The PAC plans to "hammer" the cost of the State Office Building renovation coupled with increased taxing and spending in 2024, he said. Legislative Republicans are already criticizing it as a "luxury" office project, the same language used a decade ago.

"What we saw is that very few people thought that it's an effective use of taxpayer resources," Rouleau said. "This example is even more so."

In 2013, House Democrats voted for a tax bill that authorized but didn't fund the Senate building. Will Morgan, a Burnsville Democrat who was hit by the GOP attack in 2014, ignored it because he said the ads were misleading. In retrospect, he said, he should have explained the reason the building was needed. He lost his seat.

"That was my personal regret, that I didn't address that," said Morgan, who thinks Democrats now should defend why the latest renovation is needed. "Maybe it would have been a more effective response to say, 'Yeah, we are going to be building a new Senate office building and it's not the Taj Mahal, and it will have space for people to meet their senators.'"

Former DFL Senate Majority Leader Tom Bakk, who pushed for the new office a decade ago, said he doesn't think the Senate building played a major role in Democrats' loss of the House in 2014.

"They tried to make it a political issue. I don't know to what extent it was," Bakk said. "That was an Obama midterm. It was a pretty tough year all over the country for Democrats."

But Bakk said he disagrees with the way Democrats have handled the latest office building renovation. While he agrees the building needs to be rehabbed — "there's freaking mice running around all over in the thing, it's terrible" — Bakk said Democrats should have used cash instead of bonds to avoid the interest cost. He also believes that building anew would have been much cheaper than renovating the historic structure.

"How important is the historical aspect of it?" Bakk questioned.

Campaign attacks inevitable

The $454 million price tag to renovate the State Office Building is dramatically higher than the construction of the $90 million Senate building, and larger than the $310 million it took to renovate the entire state Capitol from 2013 to 2016. Republicans are also seizing on interest cost on the project, which could hit $275 million over 20 years.

"If that was a talking point back then — at the time the Senate office building [was] at $90 million — but now you're looking at, with interest, almost $730 million, that's a big talking point," Demuth said.

Democrats push back on tacking interest to the cost, noting that they could pay it off sooner and the interest could be lower.

Former House Majority Leader Ryan Winkler, the legislative architect of the project, said problems in the building have been ignored for decades.
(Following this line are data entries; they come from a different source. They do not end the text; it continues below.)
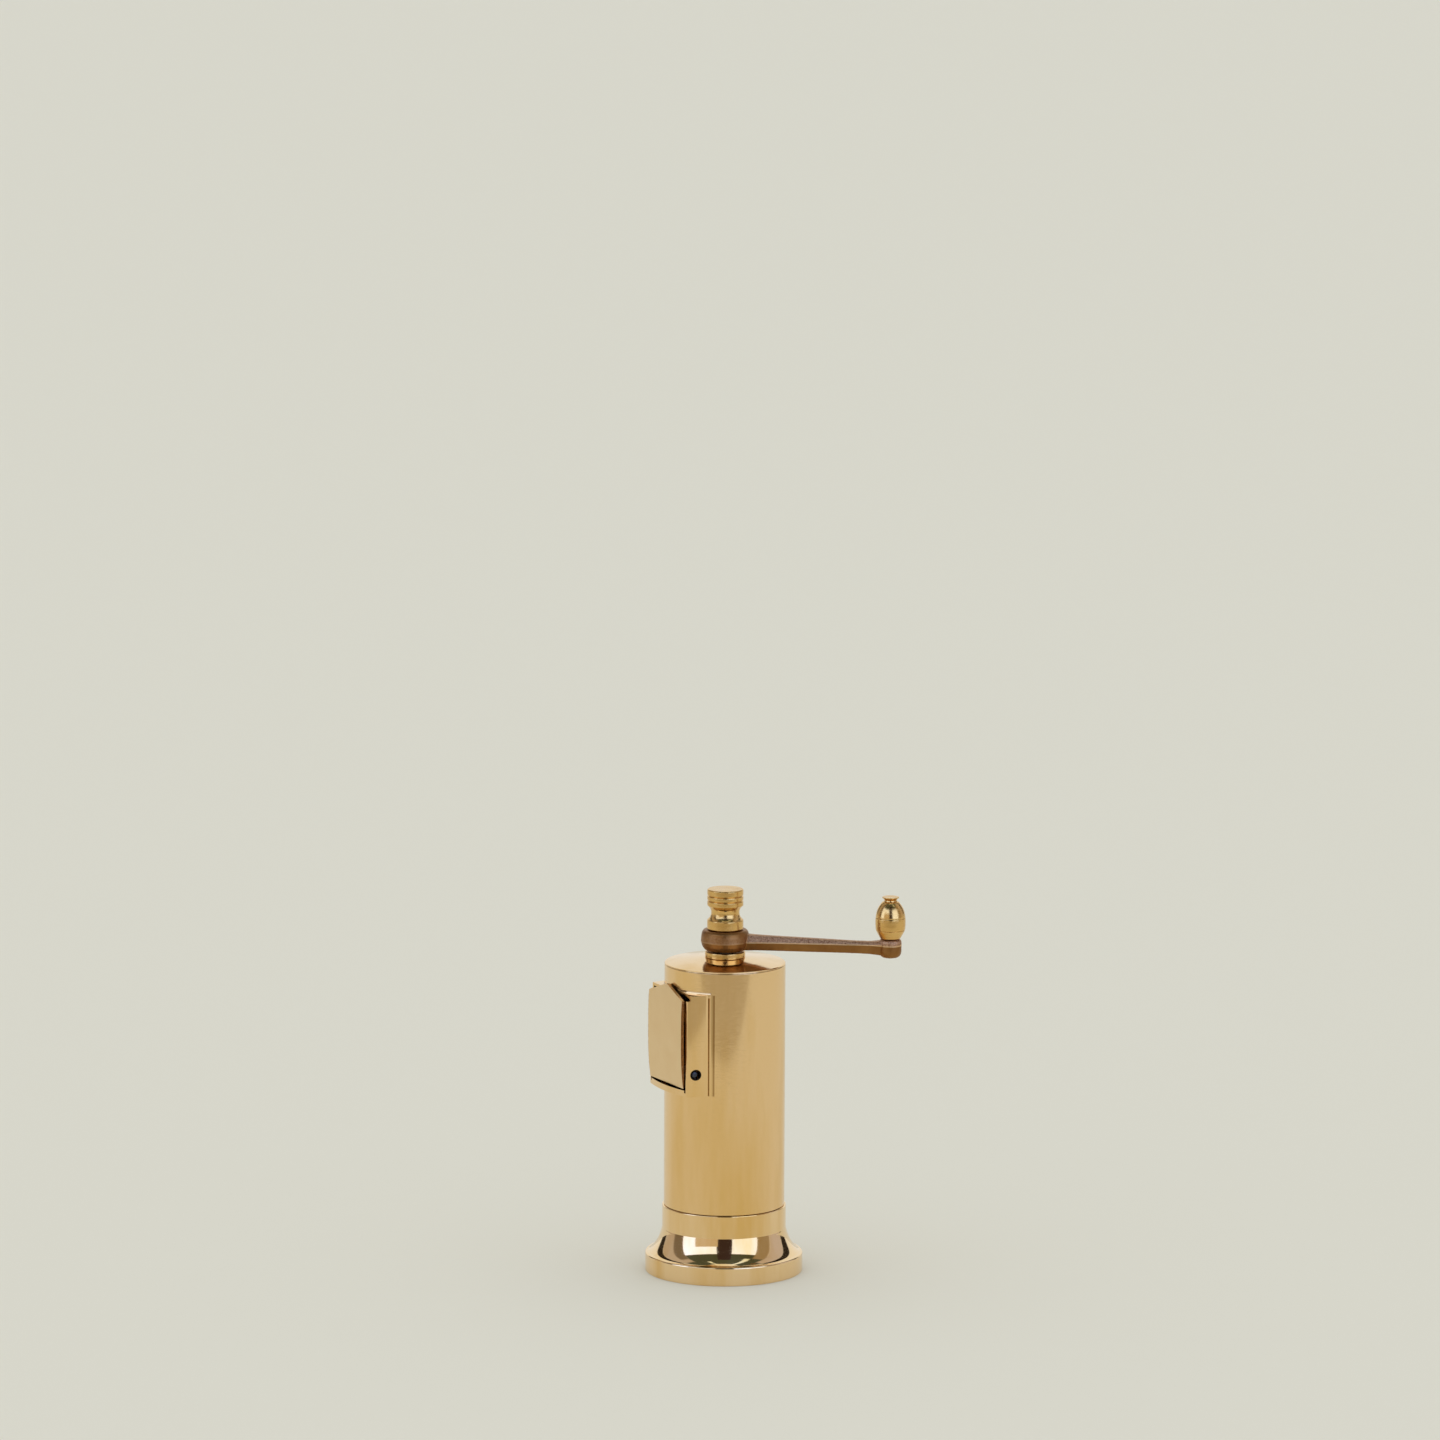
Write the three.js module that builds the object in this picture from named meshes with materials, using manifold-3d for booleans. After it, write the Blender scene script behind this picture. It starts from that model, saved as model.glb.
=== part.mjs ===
// A small brass pepper mill with a crank on top, a bell foot and a tilting filler door in its side.
// Millimetres, +Z up. The origin is on the mill's axis at the level of the table. The door faces -Y.
import * as THREE from 'three';
import { mergeVertices } from 'three/addons/utils/BufferGeometryUtils.js';
import Module from 'manifold-3d';

const wasm = await Module();
wasm.setup();

// Driving dimensions
const gap = 0.3; // between pieces that touch
const fine = 48; // sides of the large turned pieces
const coarse = 24; // sides of the small turned pieces

const footRadius = 28.5;
const footRimHeight = 6.7;
const bandRadius = 22.4;
const bandBottom = 15.9;
const bandTop = 24.3;
const ledgeTop = 16.2;
const ledgeBottom = 14.5;
const ledgeBore = 15.6;
const spigotTop = 31.0;
const spigotRadius = 20.6;
const burrSeatRadius = 17.6;

const tubeRadius = 21.8;
const tubeBore = 21.0;
const tubeTop = 112.6;
const capSeat = 115.0;
const capHole = 4.5;

const collarRadius = 7.25;
const collarTop = 117.3;
const shaftRadius = 3.0;
const squareSide = 4.8;
const threadRadius = 2.3;

const hubBottom = 117.7;
const hubTop = 125.1;
const nutTop = 140.0;
const armLength = 60.0;
const armAngle = 53.5; // degrees from +X to the arm at rest
const bossTop = 123.5;
const knobBottom = 123.8;
const knobTop = 137.4;
const knobPinRadius = 1.6;

const housingHalfFront = 14.6; // the box grows wider from its mouth to the tube
const housingHalfMiddle = 15.4;
const housingHalfBack = 16.15;
const housingFront = 22.6;
const housingMiddle = 19.3;
const housingBack = 15.3;
const lipBulge = 1.8; // how far the bottom wall's front edge swells past the cheeks
const housingBottom = 68.2;
const housingTop = 105.0;
const wall = 1.0;
const pinDepth = 19.6; // from the mill's axis to the door's pin
const pinHeight = 76.2;
const pinRadius = 1.4;
const flapHalfWidth = 13.0;
const flapBottom = 71.1;
const flapShoulder = 103.0;
const flapPeak = 107.4;
const flapThickness = 1.2;
const flapEdge = 23.4; // the flap's face at its lower edge, from the mill's axis
const flapBulge = 1.0;

const burrTeeth = 16;
const innerBurrBottom = 18.3;
const innerBurrTop = 28.5;
const bridgeWidth = 9.0;
const bridgeThickness = 1.6;
const lowerBridgeBottom = 12.6;
const strapFootBottom = 31.3;
const strapTop = 41.6;
const springBottom = 30.4;
const springTop = 39.2;
const springRadius = 4.5;
const springWire = 0.5;
const springTurns = 4.5;
const screwRadius = 0.8;
const screwHole = 1.1;
const upperScrewAt = 19.1;
const lowerScrewAt = 18.0;

// Finishes
const finishes = {
  brass: { color: 0xd0b27a, roughness: 0.22, metalness: 1 },
  satinBrass: { color: 0xcdb487, roughness: 0.38, metalness: 1 },
  bronze: { color: 0x9c7142, roughness: 0.5, metalness: 1 },
  steel: { color: 0x8d8f91, roughness: 0.4, metalness: 1 },
  castIron: { color: 0x4a4a4c, roughness: 0.6, metalness: 1 },
};

const mill = new THREE.Group();
const crank = new THREE.Group(); // everything that turns with the crank's arm
crank.rotation.z = THREE.MathUtils.degToRad(armAngle);
mill.add(crank);

function put(name, geometry, finish, parent = mill) {
  const mesh = new THREE.Mesh(geometry, new THREE.MeshStandardMaterial(finishes[finish]));
  mesh.name = name;
  parent.add(mesh);
  return mesh;
}

// Geometry helpers

function merged(geometry) {
  const bare = geometry.index ? geometry.toNonIndexed() : geometry.clone();
  bare.deleteAttribute('normal');
  bare.deleteAttribute('uv');
  return mergeVertices(bare, 1e-4);
}

function solid(geometry) {
  const bare = merged(geometry);
  const mesh = new wasm.Mesh({
    numProp: 3,
    vertProperties: new Float32Array(bare.attributes.position.array),
    triVerts: new Uint32Array(bare.index.array),
  });
  return new wasm.Manifold(mesh);
}

function geometryOf(manifold) {
  const mesh = manifold.getMesh();
  const geometry = new THREE.BufferGeometry();
  geometry.setAttribute('position', new THREE.BufferAttribute(mesh.vertProperties, 3));
  geometry.setIndex(new THREE.BufferAttribute(mesh.triVerts, 1));
  return geometry;
}

function cut(geometry, ...tools) {
  return geometryOf(tools.reduce((body, tool) => body.subtract(solid(tool)), solid(geometry)));
}

function joined(geometry, ...others) {
  return geometryOf(others.reduce((body, other) => body.add(solid(other)), solid(geometry)));
}

// A turned solid about +Z from [radius, height] points, going up the outside.
function turned(points, sides = coarse) {
  const geometry = new THREE.LatheGeometry(points.map(([r, z]) => new THREE.Vector2(r, z)), sides);
  return geometry.rotateX(Math.PI / 2);
}

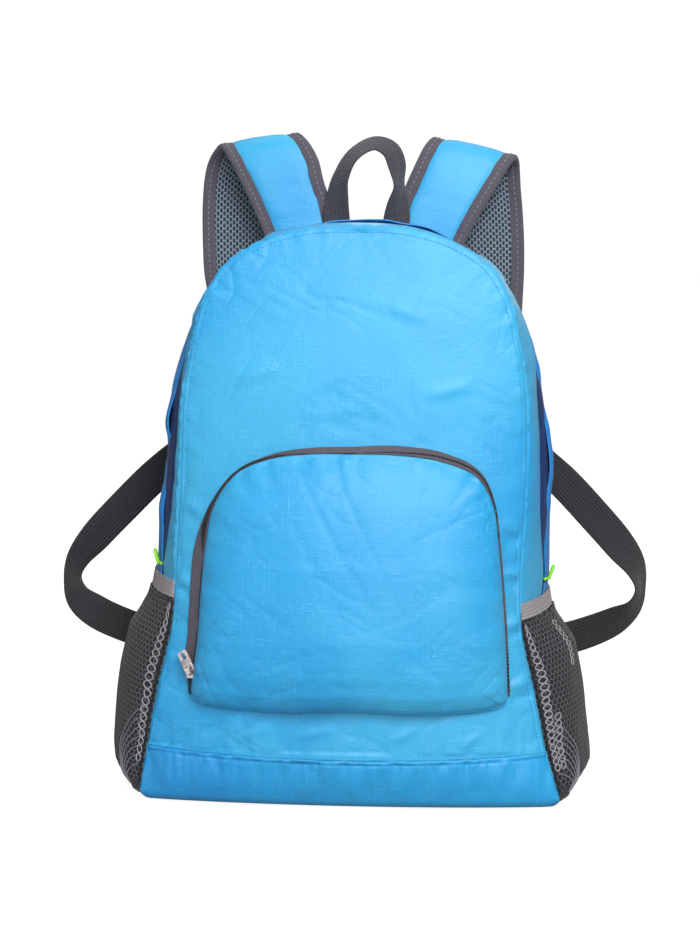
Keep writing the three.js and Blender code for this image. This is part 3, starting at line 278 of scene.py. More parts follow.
def creases(x, y, depth, size, turn, seed):
    """Narrow creases that run one way, in patches."""
    along = x * math.cos(turn) + y * math.sin(turn)
    across = y * math.cos(turn) - x * math.sin(turn)
    wave = np.abs(soft_noise(along / (3.5 * size), across / size, seed))
    patch = np.clip(soft_noise(x / (4 * size), y / (4 * size), seed + 1) + 0.3, 0, 1)
    return -depth * (1 - wave) ** 7 * patch


def seam_arrays(across, up):
    rows = list(range(TOP + 1)) + list(range(TOP - 1, -1, -1))
    sides = [-1] * (TOP + 1) + [1] * TOP
    points = []
    for row, side in zip(rows, sides):
        z = ARCH[row][up] * BODY_HEIGHT
        shift = np.interp(z, SHIFT_UP, SHIFT_LEFT if side < 0 else SHIFT_RIGHT)
        if side < 0 and across == 2:
            shift += np.interp(z, SHIFT_UP, SHIFT_REAR_LEFT)
        points.append((side * ARCH[row][across] * HALF_WIDTH + shift, 0, z))
    return points


FRONT_POINTS = seam_arrays(0, 1)
BACK_POINTS = seam_arrays(2, 3)
BULGES = np.array([ARCH[row][4] for row in list(range(TOP + 1)) + list(range(TOP - 1, -1, -1))])


def seam_depth(z):
    return BASE_DEPTH + (TOP_DEPTH - BASE_DEPTH) * z / BODY_HEIGHT


def front_seam(u):
    p = catmull(FRONT_POINTS, u / (2 * TOP))
    p[:, 1] = BACK_Y - seam_depth(p[:, 2])
    return p


def back_seam(u):
    p = catmull(BACK_POINTS, u / (2 * TOP))
    p[:, 1] = BACK_Y
    return p


def outward(u):
    step = 0.02
    a = front_seam(np.maximum(0, u - step))
    b = front_seam(np.minimum(2 * TOP, u + step))
    way = np.stack([a[:, 2] - b[:, 2], 0 * u, b[:, 0] - a[:, 0]], axis=1)
    return way / np.linalg.norm(way, axis=1)[:, None]


def gusset(u, t, lift=0.0):
    """Points of the strip round the arch: t runs from the front seam to the back seam."""
    u, t = np.broadcast_arrays(np.asarray(u, float), np.asarray(t, float))
    shape = u.shape
    u, t = u.ravel(), t.ravel()
    p = front_seam(u) * (1 - t)[:, None] + back_seam(u) * t[:, None]
    bulge = smooth_table(np.arange(2 * TOP + 1), BULGES, u, 0.02) * GUSSET_BULGE
    swell = np.clip(np.sin(math.pi * t), 0, 1) ** GUSSET_ROUND * bulge + np.broadcast_to(lift, shape).ravel()
    return (p + outward(u) * swell[:, None]).reshape(shape + (3,))


_seam_u = np.linspace(0, TOP, 801)
_seam = front_seam(_seam_u)
_right_seam = front_seam(2 * TOP - _seam_u)
_whole_seam = front_seam(np.linspace(0, 2 * TOP, 1201))
_seam_length = np.concatenate([[0], np.cumsum(np.linalg.norm(np.diff(_whole_seam, axis=0), axis=1))])


def seam_width(x, z):
    left = np.interp(z, _seam[:, 2], -_seam[:, 0])
    right = np.interp(z, _right_seam[:, 2], _right_seam[:, 0])
    return np.where(x < 0, left, right)


def front_y(x, z):
    width = np.maximum(1, seam_width(x, z))
    share = np.minimum(1, np.abs(x) / width)
    crown = smooth_table(CROWN_UP, CROWN_SHARE, z / BODY_HEIGHT) * FRONT_CROWN
    return BACK_Y - seam_depth(z) - crown * (1 - share * share) ** CROWN_POWER


def front_normals(x, z):
    """Outward directions of the front panel's even shape."""
    step = 1.5
    across = (front_y(x + step, z) - front_y(x - step, z)) / (2 * step)
    up = (front_y(x, z + step) - front_y(x, z - step)) / (2 * step)
    n = np.stack([np.clip(across, -1.5, 1.5), -np.ones_like(x), np.clip(up, -1.5, 1.5)], axis=-1)
    return n / np.linalg.norm(n, axis=-1, keepdims=True)


def nearest(points, path, lengths):
    """Distance in x and z from each point to a path, and how far along the path that is."""
    flat = points.reshape(-1, 3)
    away = np.empty(len(flat))
    along = np.empty(len(flat))
    for start in range(0, len(flat), 4000):
        part = flat[start:start + 4000]
        gap = (part[:, None, 0] - path[None, :, 0]) ** 2 + (part[:, None, 2] - path[None, :, 2]) ** 2
        best = gap.argmin(axis=1)
        away[start:start + 4000] = np.sqrt(gap[np.arange(len(part)), best])
        along[start:start + 4000] = lengths[best]
    return away.reshape(points.shape[:2]), along.reshape(points.shape[:2])


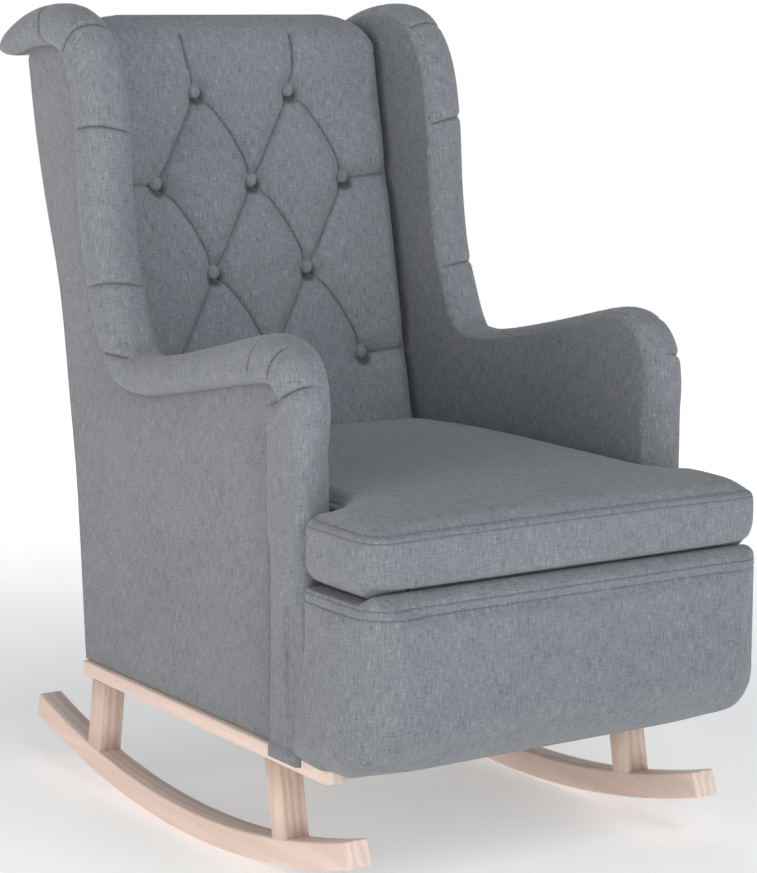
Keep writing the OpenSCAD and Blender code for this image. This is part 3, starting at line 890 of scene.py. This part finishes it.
# Tufted back cushion
backLook = {
    "half": 0.2298,
    "footY": 0.216,
    "footZ": 0.466,
    "lean": 0.2,
    "thick": 0.058,
    "top": 1.034,
    "topRound": 0.046,
    "topProfile": [(0.000, 0.960), (0.010, 0.995), (0.030, 1.021), (0.055, 1.034), (0.080, 1.028),
                   (0.092, 0.992)],
    "swell": 0.008,
    "voxel": 0.005,
    "pitch": 0.149,
    "rise": 0.122,
    "firstRow": 0.566,
    "pleatDepth": 0.015,
    "pleatWidth": 0.058,
    "puffedWidth": 0.032,
    "bow": 0.011,
    "buttonDepth": 0.010,
    "buttonReach": 0.030,
    "button": 0.0105,
    "buttonPlace": 0.0160,
    "buttonFront": 0.72,
    "buttonRear": 0.28,
    "rimRound": 0.016,
    "pleatEdges": (-0.0022, 0.0, 0.0022),
    "pleatShade": (0.50, 0.0030),  # darkness and half width
    "buttonShade": (0.9, 0.005),
}


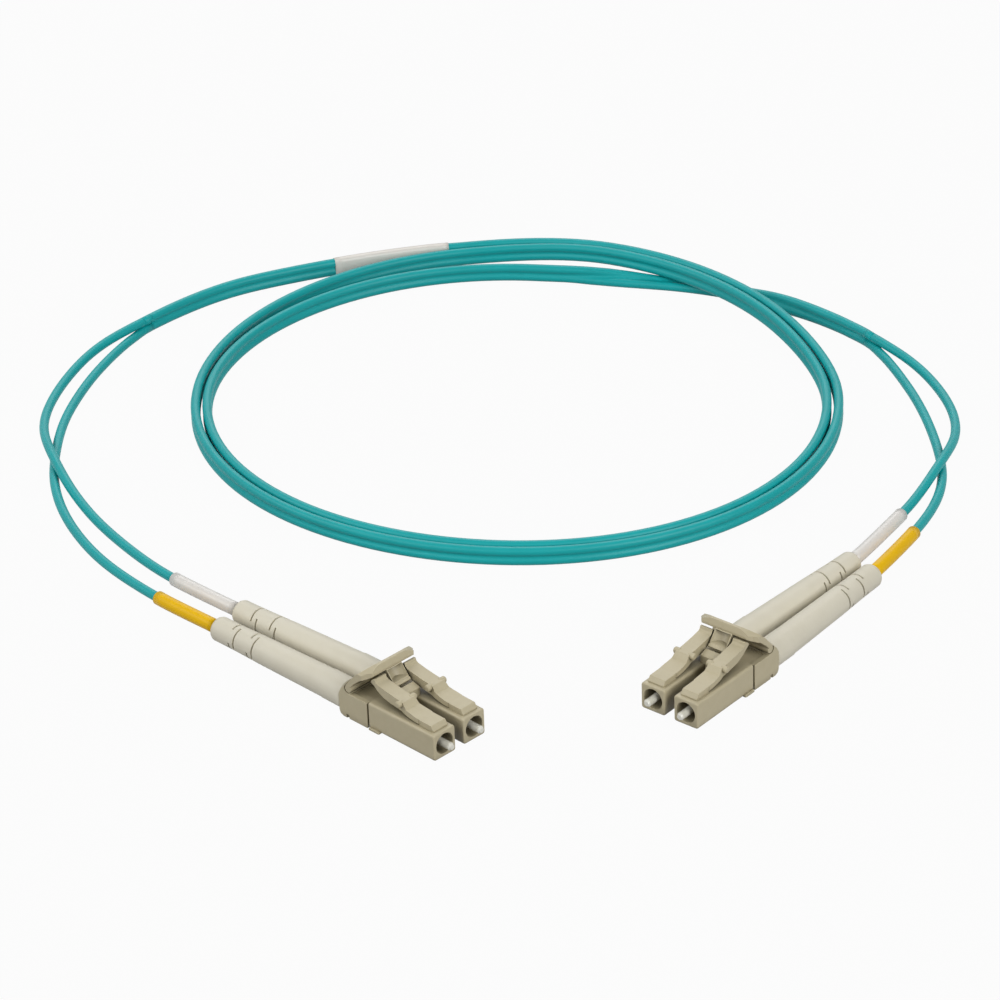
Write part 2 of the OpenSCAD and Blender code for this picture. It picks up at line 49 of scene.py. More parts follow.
camera = bpy.data.objects.new("camera", bpy.data.cameras.new("camera"))
bpy.context.scene.collection.objects.link(camera)
bpy.context.scene.camera = camera
bpy.context.scene.view_settings.view_transform = "Standard"
camera.data.lens = 160
camera.data.sensor_width = 36
camera.data.clip_start = 0.01
eye = Vector((-7.4, -583.1, 365.5)) * MM
aim = Vector((-7.4, 52.4, 0)) * MM
roll = math.radians(-2.0)
back = (eye - aim).normalized()
level = Vector((0, 0, 1)).cross(back).normalized()
steep = back.cross(level)
right = level * math.cos(roll) + steep * math.sin(roll)
up = back.cross(right)
camera.matrix_world = Matrix.Translation(eye) @ Matrix((right, up, back)).transposed().to_4x4()


def linear(text):
    """An sRGB hex colour as linear RGBA."""
    parts = [int(text[i : i + 2], 16) / 255 for i in (1, 3, 5)]
    return [c / 12.92 if c <= 0.04045 else ((c + 0.055) / 1.055) ** 2.4 for c in parts] + [1]


def shader(material, kind, settings=None, **links):
    """Adds a node of that kind with its settings, and links its inputs from other sockets."""
    node = material.node_tree.nodes.new(kind)
    for key, value in (settings or {}).items():
        if isinstance(key, int) or key in node.inputs:
            node.inputs[key].default_value = value
        else:
            setattr(node, key, value)
    for key, source in links.items():
        material.node_tree.links.new(source, node.inputs[key.replace("_", " ")])
    return node


def lamp(name, place, size, watts):
    """A square soft box aimed at the middle of the cord."""
    light = bpy.data.lights.new(name, "AREA")
    light.shape = "SQUARE"
    light.size = size
    light.energy = watts
    thing = bpy.data.objects.new(name, light)
    bpy.context.scene.collection.objects.link(thing)
    thing.location = place
    toward_cord = Vector((0, 0.05, 0)) - Vector(place)
    thing.rotation_euler = toward_cord.to_track_quat("-Z", "Y").to_euler()


# The right box is the key light; the others fill the sides that it leaves dark
lamp("soft_box_right", (0.45, -0.5, 0.4), 0.4, 4.1)
lamp("soft_box_back", (0, 0.6, 0.5), 0.5, 2.0)
lamp("soft_box_front_left", (-0.45, -0.5, 0.4), 0.4, 1.6)
lamp("soft_box_left", (-0.65, 0, 0.45), 0.4, 2.0)


def seen_white(owner):
    """1 for the rays that see plain white: the camera's, and those that metal and glass send on."""
    path = shader(owner, "ShaderNodeLightPath")
    found = path.outputs["Is Camera Ray"]
    for ray in ("Is Transmission Ray", "Is Glossy Ray"):
        either = shader(owner, "ShaderNodeMath", {"operation": "MAXIMUM"})
        owner.node_tree.links.new(found, either.inputs[0])
        owner.node_tree.links.new(path.outputs[ray], either.inputs[1])
        found = either.outputs[0]
    return found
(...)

It has mold, and busted pipes flooded the building. There are "major vulnerabilities" from a security standpoint that are on the radar of the State Patrol. A microwave triggered the fire alarm in what's become known as the "burrito incident," causing a panic during Disability Services Day at the Capitol and exposed the building's lack of fire exits.

One of the most glaring issues is that the building — initially constructed in 1932 for state agency offices — was not designed with public accessibility in mind, Winkler added.

"The capacity of the building as it stands today doesn't meet the needs of the public who want to have access to their legislators," Winkler said. "The committee rooms are overcrowded, the hallways outside of committee rooms are so overpacked they are a fire hazard."

The building's footprint needed to be expanded, but Winkler thinks any way of tackling the project would have invited campaign-trail attacks.

"Republicans and conservatives would attack whoever did it, period," said Winkler. "The other alternative would be to let the building fall down."